▶ **Recorded information**:
———

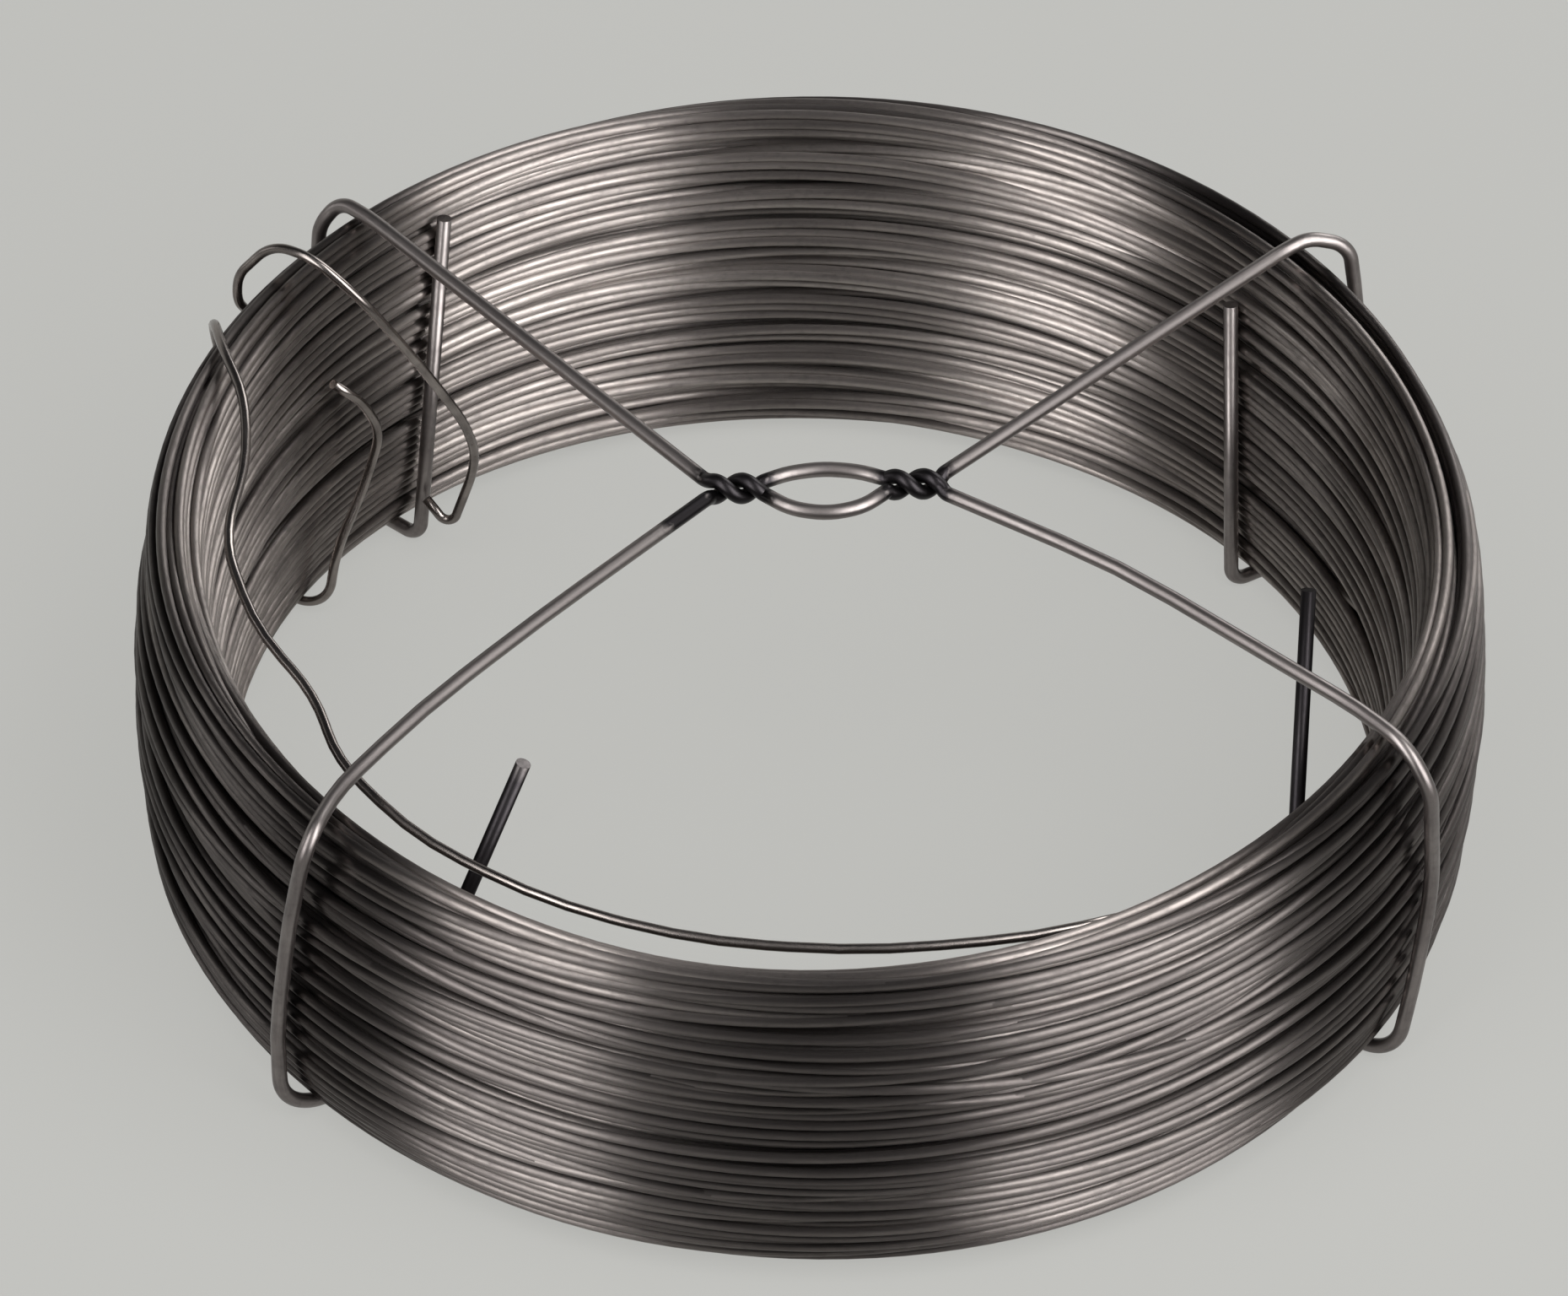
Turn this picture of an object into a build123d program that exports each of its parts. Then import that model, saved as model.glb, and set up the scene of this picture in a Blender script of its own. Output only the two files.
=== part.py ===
"""Coil of galvanized wire, lying on its end and held by a clip of two thicker wires.

The coil's axis is +Z and the floor that it lies on is Z = 0. +Y points away from the side
where both clip wires stand with loose, leaning tips. Lengths are in millimetres.
"""
from build123d import *
import os
from math import ceil, cos, hypot, radians, sin, tan

# The two kinds of wire.
coil_wire_dia = 1.2
clip_wire_dia = 1.8

# The wound ring. Its outer face bulges at mid height, and its wall is thicker at the base. Its
# turns lie loosely, a little further apart than their own diameter.
coil_outer_radius = 80.0
coil_height = 47.4
base_inset = 1.8
top_inset = 2.4
base_build = 10.2
top_build = 5.6
base_rounding = 3.6
top_rounding = 2.4
turn_pitch_share = 1.15

# The space left between pieces that rest on each other.
seat = 0.1

# The clip's middle: two twists with an eye between them, a little off the coil's axis.
eye_half_length = 7.3
eye_back_width = 3.1
eye_front_width = 4.75
eye_offset_x = 1.0
eye_offset_y = 3.1
eye_azimuth = 5.0
twist_length = 6.7
twist_radius = 1.0
twist_mouth = 1.7
clip_bend_reach = 8.0

# Places that follow from the sizes above.
coil_base = clip_wire_dia + seat
coil_top = coil_base + coil_height
base_outer_radius = coil_outer_radius - base_inset
top_outer_radius = coil_outer_radius - top_inset
base_inner_radius = base_outer_radius - base_build
top_inner_radius = top_outer_radius - top_build
clip_height = coil_top + seat + clip_wire_dia / 2

# Straight stretches of a wire's route are joined by arcs that use up to this share of them.
bend_share = 0.45


def inner_wall(height_share):
    """Radius of the bore at a share of the coil's height."""
    slope_height = coil_height - base_rounding - top_rounding
    along_share = (height_share * coil_height - base_rounding) / slope_height
    along_share = min(max(along_share, 0), 1)
    return base_inner_radius + along_share * (top_inner_radius - base_inner_radius)


def polar(radius, azimuth, height):
    return Vector(radius * cos(radians(azimuth)), radius * sin(radians(azimuth)), height)


def beside_coil(zone, share, stand_share, azimuth, wire_dia):
    """Centre of a wire that passes the ring, standing off it by a share of its own diameter.

    Outside and inside the ring the first share is of the coil's height, and over the rim it
    is of the rim's width, counted from the bore. At a foot the wire passes under the ring.
    """
    off = seat + wire_dia / 2 + stand_share * wire_dia
    if zone == "over":
        return polar(top_inner_radius + share * top_build, azimuth, coil_top + off)
    height = coil_base + share * coil_height
    if zone.endswith("foot"):
        height = coil_base - seat - wire_dia / 2
    if zone.startswith("outside"):
        return polar(coil_outer_radius + off, azimuth, height)
    return polar(inner_wall(share) - off, azimuth, height)


def route_beside_coil(places, wire_dia):
    return [beside_coil(*place, wire_dia) for place in places]


def bend_radii(points, largest_reach):
    """One radius for each corner of a route, whose arc starts at up to a reach before it."""
    radii = []
    for before, corner, after in zip(points, points[1:], points[2:]):
        first_run = corner - before
        second_run = after - corner
        reach = min(largest_reach, bend_share * min(first_run.length, second_run.length))
        half_turn = radians(first_run.get_angle(second_run)) / 2
        radii.append(reach / tan(half_turn))
    return radii


def draw_wire(points, wire_dia, largest_reach):
    """Sweep a round wire along straight runs joined by tangent arcs."""
    with BuildLine() as route:
        FilletPolyline(*points, radius=bend_radii(points, largest_reach))
    with BuildSketch(Plane(origin=points[0], z_dir=points[1] - points[0])) as section:
        Circle(wire_dia / 2)
    sweep(sections=section.sketch, path=route.wire())


# The coil: one long wire wound into a ring, made as one turned solid. The outermost turns
# show on its faces and on both ends as ridges with six-sided crowns.
turn_radius = coil_wire_dia / 2


def rounded_corner(radius, height, rounding, outward, upward):
    """Centres of the turns at one corner of the section, as radius and height."""
    centres = []
    for turn in (0, 45, 90):
        reach = rounding - turn_radius
        centres.append((
            radius + outward * (reach * cos(radians(turn)) - rounding),
            height + upward * (reach * sin(radians(turn)) - rounding),
        ))
    return centres if outward * upward < 0 else centres[::-1]


section_corners = [
    *rounded_corner(top_outer_radius, coil_top, top_rounding, 1, 1),
    (coil_outer_radius - turn_radius, coil_base + coil_height / 2),
    *rounded_corner(base_outer_radius, coil_base, base_rounding, 1, -1),
    *rounded_corner(base_inner_radius, coil_base, base_rounding, -1, -1),
    *rounded_corner(top_inner_radius, coil_top, top_rounding, -1, 1),
]
turn_centres = []
for start, end in zip(section_corners, section_corners[1:] + section_corners[:1]):
    stretch = hypot(end[0] - start[0], end[1] - start[1])
    steps = ceil(stretch / (coil_wire_dia * turn_pitch_share))
    for step in range(steps):
        share = step / steps
        turn_centres.append((
            start[0] + share * (end[0] - start[0]),
            start[1] + share * (end[1] - start[1]),
        ))


def outward_normal(start, end):
    """Unit normal of a stretch of the section's outline, which runs clockwise."""
    stretch = hypot(end[0] - start[0], end[1] - start[1])
    return ((start[1] - end[1]) / stretch, (end[0] - start[0]) / stretch)


def turn_corners(before, centre, after):
    """Half a hexagon inside one turn, after the groove that parts it from the turn before."""
    normal = outward_normal(before, after)
    rise = turn_radius * cos(radians(30))
    half_side = turn_radius * sin(radians(30))
    corners = [((before[0] + centre[0]) / 2, (before[1] + centre[1]) / 2)]
    for side in (-half_side, half_side):
        corners.append((
            centre[0] + rise * normal[0] + side * normal[1],
            centre[1] + rise * normal[1] - side * normal[0],
        ))
    return corners


section_outline = []
for index, centre in enumerate(turn_centres):
    after = turn_centres[(index + 1) % len(turn_centres)]
    section_outline += turn_corners(turn_centres[index - 1], centre, after)

with BuildPart() as coil:
    with BuildSketch(Plane.XZ):
        with BuildLine():
            Polyline(*section_outline, close=True)
        make_face()
    revolve(axis=Axis.Z)
coil.part.label = "coil"

# The coil wire's outer end: it leaves the outer face, stands in a loop over the rim and comes
# down inside the bore, where its bent tip lies against the foot of a clip wire.
outer_end_shares = [
    ("outside", 0.59, -0.3, 143.8),
    ("outside", 0.73, 0.2, 147.0),
    ("outside", 0.87, 0.6, 150.0),
    ("outside", 0.94, 0.9, 149.4),
    ("over", 1.10, 1.4, 148.0),
    ("over", 0.02, 2.1, 148.0),
    ("inside", 0.97, 4.6, 146.8),
    ("inside", 0.70, 6.8, 141.0),
    ("inside", 0.44, 7.1, 135.3),
    ("inside", 0.28, 6.1, 133.1),
    ("inside", 0.07, 4.5, 136.4),
    ("inside", 0.14, 1.9, 137.2),
]
with BuildPart() as outer_end:
    draw_wire(route_beside_coil(outer_end_shares, coil_wire_dia), coil_wire_dia, coil_outer_radius)
outer_end.part.label = "outer_end"

# The coil wire's inner end: a free turn inside the rim, which goes over the rim and once
# round the ring to bind it.
inner_end_shares = [
    ("inside", 0.90, 0.0, -58.0),
    ("inside", 0.90, 1.2, -68.0),
    ("inside", 0.91, 2.0, -84.0),
    ("inside", 0.91, 2.2, -100.0),
    ("inside", 0.91, 2.2, -115.0),
    ("inside", 0.91, 2.3, -130.0),
    ("inside", 0.92, 3.2, -142.5),
    ("inside", 0.92, 5.8, -151.8),
    ("inside", 0.93, 3.4, -162.7),
    ("inside", 0.94, 1.8, -175.4),
    ("inside", 0.97, 3.4, 174.5),
    ("over", -0.50, 0.3, 167.5),
    ("over", 0.50, 0.4, 161.5),
    ("over", 1.12, -1.0, 157.5),
    ("outside", 0.91, -0.2, 155.0),
    ("outside", 0.76, 0.0, 153.5),
    ("outside", 0.50, 0.1, 152.6),
    ("outside", 0.21, 0.0, 152.4),
    ("outside foot", 0.0, 0.0, 152.3),
    ("inside foot", 0.0, 0.0, 152.0),
    ("inside", 0.17, 0.5, 150.3),
    ("inside", 0.30, 1.2, 145.5),
    ("inside", 0.45, 2.0, 143.0),
    ("inside", 0.55, 1.0, 144.1),
    ("inside", 0.65, 0.0, 147.2),
]
with BuildPart() as inner_end:
    draw_wire(route_beside_coil(inner_end_shares, coil_wire_dia), coil_wire_dia, coil_outer_radius)
inner_end.part.label = "inner_end"

# The clip: two bent wires, twisted round each other on both sides of the eye. Each arm runs
# over the rim, down the outer face, under the ring and up inside it.
hook_back_left_shares = [
    ("over", 0.2, 0.3, 138.9),
    ("over", 1.03, 0.1, 138.9),
    ("outside", 0.95, -0.8, 140.2),
    ("outside", 0.75, -0.3, 140.0),
    ("outside", 0.50, 0.1, 139.2),
    ("outside", 0.20, 0.0, 138.5),
    ("outside foot", 0.0, 0.0, 137.8),
    ("inside foot", 0.0, 0.0, 136.8),
    ("inside", 0.08, 0.0, 136.4),
    ("inside", 0.93, 0.0, 130.6),
]
hook_back_right_shares = [
    ("over", 0.1, 0.4, 40.6),
    ("over", 0.76, 0.7, 40.2),
    ("outside", 1.02, -0.3, 38.2),
    ("outside", 0.80, 0.1, 36.8),
    ("outside", 0.30, 0.1, 37.0),
    ("outside foot", 0.0, 0.0, 38.4),
    ("inside foot", 0.0, 0.0, 39.6),
    ("inside", 0.08, 0.0, 40.0),
    ("inside", 0.80, 0.0, 45.3),
]
hook_front_left_shares = [
    ("over", -6.1, 0.3, -145.1),
    ("over", -2.55, 0.3, -139.5),
    ("over", 0.28, 0.0, -136.2),
    ("outside", 1.02, 0.5, -133.0),
    ("outside", 0.70, 0.1, -135.7),
    ("outside", 0.26, 0.0, -137.8),
    ("outside foot", 0.0, -0.3, -137.6),
    ("inside foot", 0.0, 0.8, -136.0),
    ("inside", 0.93, 10.5, -128.3),
]
hook_front_right_shares = [
    ("over", -6.4, 0.3, -15.2),
    ("over", -0.27, 0.1, -26.9),
    ("over", 1.03, 0.0, -28.8),
    ("outside", 0.93, 0.5, -29.6),
    ("outside", 0.50, 0.0, -25.8),
    ("outside", 0.20, -0.1, -27.8),
    ("outside foot", 0.0, -0.5, -29.1),
    ("inside foot", 0.0, 1.3, -27.2),
    ("inside", 0.93, 7.1, -7.1),
]
eye_shares = [(-0.58, 0.78), (0, 1), (0.58, 0.78)]
twist_steps = 8
turn_step = 360 / twist_steps


def clip_point(along, across, lift):
    """A place near the clip's middle, along the line of the twists and across it."""
    level = Plane(
        origin=(eye_offset_x, eye_offset_y, clip_height),
        x_dir=(cos(radians(eye_azimuth)), sin(radians(eye_azimuth)), 0),
        z_dir=(0, 0, 1),
    )
    return level.from_local_coords(Vector(along, across, lift))


def twist_points(first_along, side):
    """One full turn of a wire about the other, which is on its far side all the way."""
    points = []
    for step in range(twist_steps + 1):
        along = first_along + twist_length * step / twist_steps
        turn = radians(turn_step * step)
        points.append(clip_point(along, side * twist_radius * cos(turn), side * twist_radius * sin(turn)))
    return points


def clip_route(left_hook, right_hook, side, eye_width):
    """From one tip to the other, with the hooks listed from the arm to the tip."""
    clip_half_length = eye_half_length + twist_length
    eye = [
        clip_point(along * eye_half_length, side * across * eye_width, 0)
        for along, across in eye_shares
    ]
    return [
        *reversed(route_beside_coil(left_hook, clip_wire_dia)),
        clip_point(-clip_half_length, side * twist_mouth, 0),
        *twist_points(-clip_half_length, side)[1:],
        *eye,
        *twist_points(eye_half_length, side)[:-1],
        clip_point(clip_half_length, side * twist_mouth, 0),
        *route_beside_coil(right_hook, clip_wire_dia),
    ]


with BuildPart() as clip_wire_a:
    clip_route_a = clip_route(hook_back_left_shares, hook_back_right_shares, 1, eye_back_width)
    draw_wire(clip_route_a, clip_wire_dia, clip_bend_reach)
clip_wire_a.part.label = "clip_wire_a"

with BuildPart() as clip_wire_b:
    clip_route_b = clip_route(hook_front_left_shares, hook_front_right_shares, -1, eye_front_width)
    draw_wire(clip_route_b, clip_wire_dia, clip_bend_reach)
clip_wire_b.part.label = "clip_wire_b"

os.makedirs("parts", exist_ok=True)
export_step(coil.part, "parts/coil.step")
export_step(outer_end.part, "parts/outer_end.step")
export_step(inner_end.part, "parts/inner_end.step")
export_step(clip_wire_a.part, "parts/clip_wire_a.step")
export_step(clip_wire_b.part, "parts/clip_wire_b.step")
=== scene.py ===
"""Coil of galvanized wire on a plain pale floor, held by a clip of two thicker wires."""
import math
import bpy
import numpy as np
from mathutils import Matrix, Vector


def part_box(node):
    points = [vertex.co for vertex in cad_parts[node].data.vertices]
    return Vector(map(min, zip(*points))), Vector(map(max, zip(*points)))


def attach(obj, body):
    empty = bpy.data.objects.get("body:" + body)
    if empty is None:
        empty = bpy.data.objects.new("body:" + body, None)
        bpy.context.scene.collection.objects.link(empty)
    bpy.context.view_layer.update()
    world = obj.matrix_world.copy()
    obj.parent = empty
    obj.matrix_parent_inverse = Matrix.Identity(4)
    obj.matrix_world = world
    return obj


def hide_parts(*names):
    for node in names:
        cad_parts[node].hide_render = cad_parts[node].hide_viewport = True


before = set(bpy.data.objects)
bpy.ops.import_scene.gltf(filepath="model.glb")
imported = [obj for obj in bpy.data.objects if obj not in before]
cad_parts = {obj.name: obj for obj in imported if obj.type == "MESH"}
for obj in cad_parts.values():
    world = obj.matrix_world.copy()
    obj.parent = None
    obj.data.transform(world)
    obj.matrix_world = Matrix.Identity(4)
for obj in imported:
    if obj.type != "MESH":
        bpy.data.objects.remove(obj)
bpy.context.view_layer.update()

# The coil is one long drawn steel wire with a dull zinc coat. It was wound in layers from the
# bore outwards and lies loosely, so its turns drift up and down, cross each other at slight
# angles and leave long dark gaps.
mm = 0.001
coil_wire_dia = 1.2 * mm
coil_low, coil_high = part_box("coil")
coil_radius = coil_high.x
coil_base = coil_low.z
coil_top = coil_high.z
coil_height = coil_top - coil_base
coil_base_inset = 1.8 * mm
coil_top_inset = 2.4 * mm
bore_base_radius = 68.0 * mm
bore_top_radius = 72.0 * mm
base_rounding = 3.6 * mm
top_rounding = 2.4 * mm
coil_turns = 225
coil_layers = 8
stations_per_turn = 144
station_angle = 360 / stations_per_turn
first_azimuth = -57.5
last_azimuth = 142.5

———

▶ **Task goal**:
What are the exact lines from the beginning of the material through the line containing "galvanized wire, lying"? Write out those lines alone.

▶ **Answer to the task**:
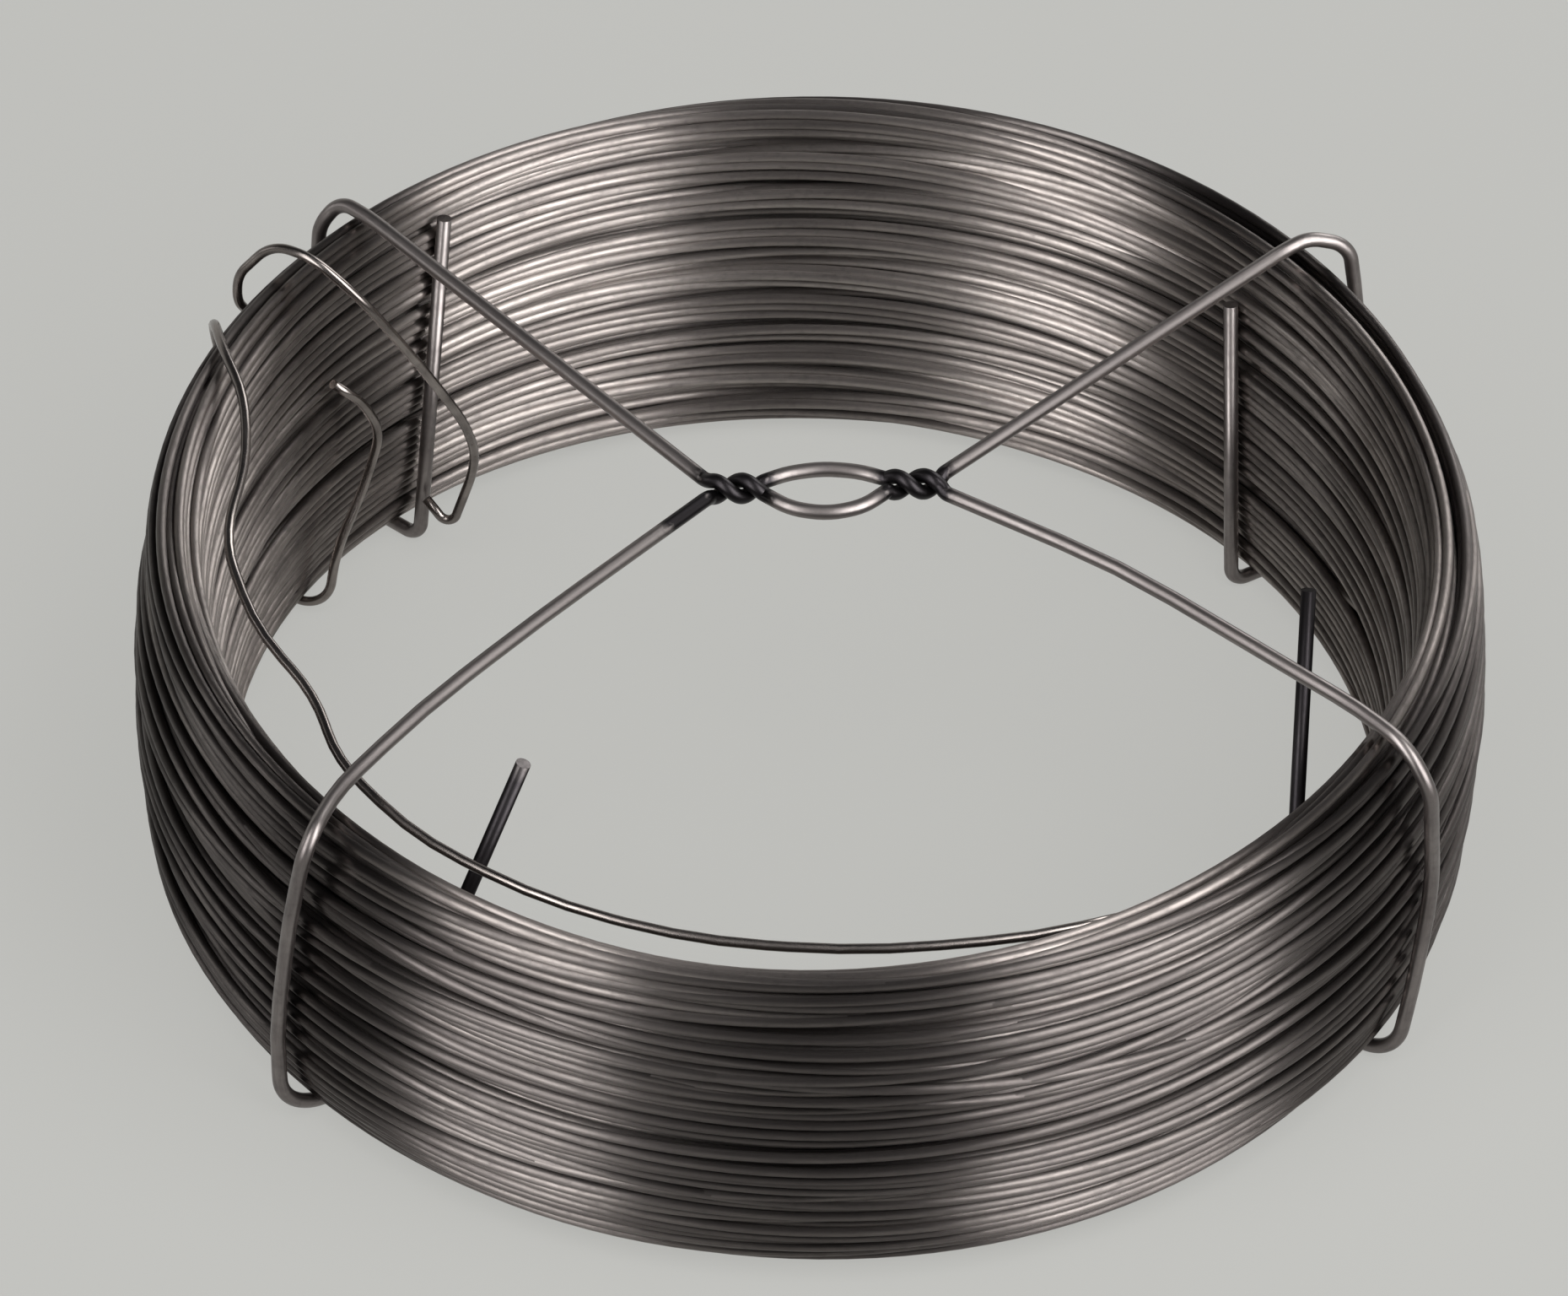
Turn this picture of an object into a build123d program that exports each of its parts. Then import that model, saved as model.glb, and set up the scene of this picture in a Blender script of its own. Output only the two files.
=== part.py ===
"""Coil of galvanized wire, lying on its end and held by a clip of two thicker wires.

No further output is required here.